Clayhaus Ceramics/ Jason and Megan Coleman
Our name derives from the Bauhaus movement and its influences on modernist architecture and modern design. First and foremost we are artisans. We take pride in our craft and strive each day to create new and lasting designs that will bring high quality beauty and functionality to our customers’ homes and commercial spaces.
We are a husband and wife team, and we each bring our own unique talents to the partnership. Our work is in our blood—Jason, our founding creative director, artist and craftsperson— is the son of renowned ceramicists Tom and Elaine Coleman. Like his parents, Jason brings creativity as well as dedication to the craft into all his designs. Megan, with a background in marketing and a strong business acumen, handles the sales, customer service and management. Together, we are proud to share our labor of love with you.
What makes you unique?
We care—not only about the beauty and quality of our products, but also about our impact on the world around us. We try to do what’s within our power to conserve resources and leave a lighter footprint. That’s why we’ve committed to using 100% renewable energy to run our studio and production facility. All our products are made with lead-free materials. Our shipping cartons and packing materials are made of recycled corrugated paper and cornstarch “peanuts”.
Of course we reuse clay and glaze when possible and we recycle everything we can. We donate our seconds and usable broken tiles to local schools’ art programs.
One hundred percent of our products are handcrafted and most are made to order. Each individual tile is unique—crafted one at a time by the touch of a human hand.

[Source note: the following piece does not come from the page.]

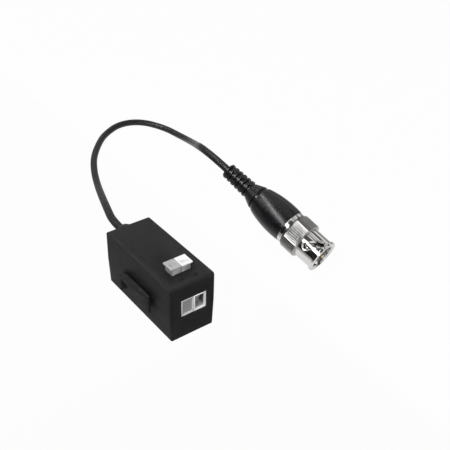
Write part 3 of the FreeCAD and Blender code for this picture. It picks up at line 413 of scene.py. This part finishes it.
# %% Plug body and contacts
body_piece = turned("plug_body_turned", [
    (22.0, 1.5, 0.0), (22.0, 4.0, 0.2), (33.6, 4.0, 0.1), (33.6, 6.9, 0.22), (35.3, 6.9, 0.22),
    (35.3, 4.8, 0.1), (40.6, 4.8, 0.1), (40.6, 5.8, 0.12), (42.2, 5.8, 0.12), (42.2, 4.08, 0.05), (38.0, 4.08, 0.05),
    (38.0, 1.5, 0.05), (22.0, 1.5, 0.0)], columns=192)
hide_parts("plug_body")
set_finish(body_piece, "nickel_plate")


def contact_distance(angle, height):
    """Four straight slots, 0.5 mm wide, from 43.9 mm to the open front."""
    turned_angle = np.abs((angle + math.pi / 4) % (math.pi / 2) - math.pi / 4)
    sideways = turned_angle * SLEEVE - 0.25 * SLEEVE / 4.05
    return np.maximum(sideways, 43.9 - height)


contact = tube_with_slots(
    "contact_ring", 384, np.concatenate([np.linspace(38.0, 49.3, 60), np.linspace(49.35, 49.9, 8)]),
    lambda angle, height: 4.05 - 0.15 * smooth_step(49.3, 49.9, height),
    lambda angle, height: np.full_like(height, 3.65), contact_distance, "balun")
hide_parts("outer_contact")
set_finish(contact, "nickel_plate")
insulator = turned("insulator_turned", [
    (38.0, 0.705, 0.0), (38.0, 3.62, 0.05), (39.6, 3.62, 0.1), (39.6, 2.4, 0.05), (46.4, 2.4, 0.2),
    (46.4, 0.705, 0.05), (38.0, 0.705, 0.0)], columns=96)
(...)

Because they are not mass-produced, our tiles have what we like to think of as “perfect imperfections”—sizes are nominal and might not be exact from tile to tile, glazes are made from scratch and applied individually to each piece, resulting in very slight color variations from piece to piece. Ours is a labor of love that will bring unique beauty and functionality to your project.
Tell us about your studio
Our 3,000 sf tile studio is located in Milwaukie, OR (just 10 minutes South of Portland and minutes from the Willamette River) The building is divided into two main parts-The clay forming area and the finishing area. The clay forming area is the heart of the operation and where the raw clay blocks are turned into ceramic tile greenware. The finishing side is where we make the tiles look pretty and the magic happens. We make all our custom glazes by hand from scratch and then apply the glazes via a spray gun. All the steps in the process of our tile making are made in house. Nothing is purchased off the shelf. The building itself is wood with two garage style roll up doors that yields a ton of natural lighting for optimum color control.
What inspires you?
We are particularly fascinated with the pop art movement that emerged in the mid-1950's and are influenced by artists such as Andy Warhol and Jasper Johns. A source of inspiration that we refer to as our "Bible" is a book by Lesley Jackson called, "The Sixties-Decade of Design Revolution." It is a fabulous reference with a broad overview with everything from clothing, textiles, lighting to furniture, ceramics and home decor, all with an emphasis on simple geometric form and bold colors. Most tile companies offer a line of "basic" field sizes that are commonly used in residential applications. i.e., subway tile. Creating something original and new in the tile industry is always a challenge since it often seems like everything has already been done. You can say the same thing about movies, music or pottery, but the true artist rises to this challenge to find a way to be innovative and unique.